The story of the Portencross Galleon is an intriguing one, mainly due to the lack of positive information or even speculative ideas as to the name and the history of the vessel.
There is no doubt that there was, and probably still is, the wreck of a large wooden ship which dates from pre 1740 lying somewhere off Portencross.
A report in Defoe’s book “Tour Through Great Britain” describes the activities of Sir Archibald Grant and Captain Roe who found a wreck at Portencross in August, 1740. They followed directions given by the locals who had recorded its sinking in their folklore.
Quoting directly from the book:
‘They have a long line which they sink with leads; one end of the rope is fixed to one boat and the other to another; they row and whatever interrupts them, the divers go down and make a discovery. They soon happened on the place where the ship lay, which was scarce a quarter of a mile from the shore, in ten fathoms and a foot of water. Captain Roe immediately went down and found the vessel to be very entire, to have a great number of guns on board, but to be full of sand. The first thing he fixed upon was a cannon, which lay upon the sand at the heel of the ship. To this he fixed his tongs, which are made of strong bars of iron. They are open, when they are let down, and have teeth, which join into one another, as soon as they are fixed upon anything, he gives the signal, when they are made to shut, and the heavier the subject, the closer they hold. The cannon was drawn up with a good deal of difficulty; it measures full nine feet, is of brass, greenish in colour, but nothing the worse. On the breech there is a rose with an E on one side and an R on the other side with this inscription – ‘Richard and John Phillips, brethren, made this piece, anno 1584. But we may observe that by the E. R. on the cannon, which denoted Elizabeth Regina, and the Rose, as also the English inscription of the makers, it should seem to us that it could not belong to the Armada, but rather to some English Ship that might have been cast away there.” Ten of these brass cannon and ten iron ones have been since carried into Dublin ; they hoped to recover 60 out of this ship. The guns were all charged, and the metal of some, by lying so long under water, moulders away like clay.’
It was later noted in a book dedicated to the Armada guns that some English guns had been landed at Naples in 1587 and transported to Spain so this could be the explanation of English cannon on board a Spanish ship. To this day there is a large iron cannon, which is attributed to the wreck, lying near Portencross Castle. This cannon was first reported in a Statisical Account of the Parish of West Kilbride in 1740. There is a second, very similar, cannon also ascribed to an Armada wreck in the collection of the McLean Museum in Greenock but little other supporting evidence traces it directly to the wreck at Portencross.

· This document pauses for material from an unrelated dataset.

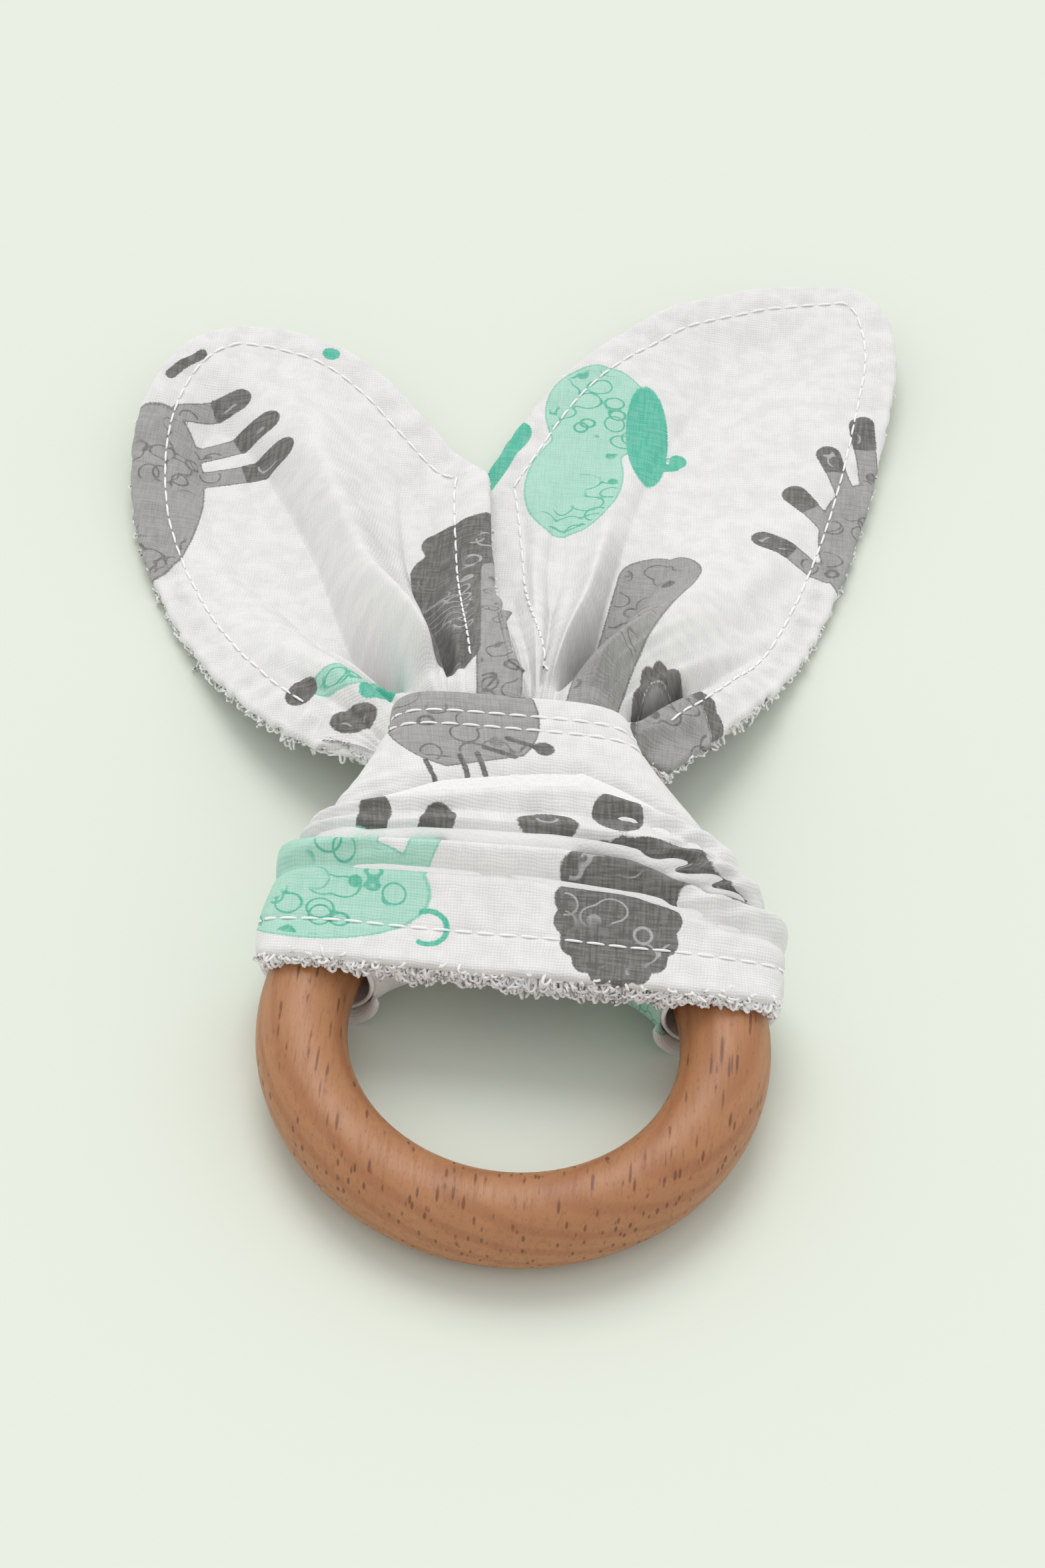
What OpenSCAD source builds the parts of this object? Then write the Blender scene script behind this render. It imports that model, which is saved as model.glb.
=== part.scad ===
// Teething ring: a turned beech ring with a two-layer cloth strip hitched on it.
// The strip has a cotton face and a terry backing. Its folded middle is a band in
// front of the ring, its ends wrap the rim and come up through the hole, and they
// leave the neck as two ears. Units are millimetres, with the origin at the ring's
// centre, +Z up and the ears towards +Y. The ring lies tilted, because its near
// side rests on the table and its far side rests on the cloth wrapped round it.

/* [Ring] */
// Outside diameter of the wooden ring
ring_od = 70; // [60:1:84]
// Radial width of the ring's section
ring_width = 12.4; // [10:0.2:15]
// Thickness of the ring along its axis
ring_thick = 12; // [10:0.2:14.6]

/* [Cloth] */
// Thickness of the cotton face
cotton_t = 0.5; // [0.3:0.1:0.8]
// Thickness of the terry backing where the hitch pulls it tight
terry_tight_t = 1.6; // [1.2:0.1:2]
// Thickness of the terry backing where it lies loose
terry_loose_t = 2.2; // [1.6:0.1:3]
// Clearance between the wood and the cloth round it
ring_gap = 0.25; // [0.2:0.05:0.4]

/* [Hitch] */
// Angle of the wraps' lower edge above the ring's widest line
wrap_low = 15; // [10:1:24]
// Angle at which the wraps end and the legs under the band start
wrap_high = 52; // [44:1:58]
// How far the band's lower edge dips towards the hole at its middle
band_dip = 4; // [1:0.5:6]
// Space between the ring's top and the band where the band crosses the hole
band_lift = 1; // [0.8:0.1:2.5]
// Height added to the band over the legs that pass under it
band_crown = 3.8; // [3.4:0.1:6]

/* [Neck] */
// Width of the neck, inside the band
neck_w = 31.4; // [26:0.2:37]
// Sideways place of the neck's middle
neck_x = -4.8; // [-6:0.2:6]
// Distance from the ring's outer edge to the neck's end
neck_run = 14.1; // [12:0.1:18]
// How far the band's left side swings out above the neck
left_shoulder = 0; // [0:0.5:6]
// How far the band's right side swings out above the neck
right_shoulder = 5; // [0:0.5:6]

/* [Ears] */
// Height of the ears' fold line above the ring's centre
fold_z = 7; // [6:0.5:8]
// Half the thickness of the gathered cloth at the fold line
fold_r = 5.5; // [4.5:0.1:6]
// Clearance between the ears and the neck's end
ear_gap = 0.4; // [0.3:0.1:0.8]
// Gap between the two ears' inner edges
split_gap = 0.4; // [0.3:0.1:1]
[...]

Although Defoe, and other reports, refer to the galleon as a ship of the Spanish Armada of 1588 until recently the cause of the loss and even the name of the vessel have remained a mystery. An old local legend ascribed the sinking to Geils Buchanan, a noted witch of the neighbourhood who, on seeing the enemy ship approaching, mounted the brow of a promontory and cast a spell over the ship which immediately sank. A colourful, if unlikely, explanation for her loss. Local historian Stephen Brown of West Kilbride has extensively researched the wreck believes he has finally revealed the name of the mystery vessel. In his book ‘The Portencross Armada Conspiracy’ he reveals his research leads him to believe the ship was the El Espiritu Santo – a two masted patache which has until now been listed as missing after the dispersion of the Armada. The ship was designed to carry 40 crew and 10 cannon but was in fact heavily overloaded with 112 crew and 43 cannon aboard. If indeed this information is correct the vessel would have been very unstable and this could have resulted in her loss in a storm off Portencorss.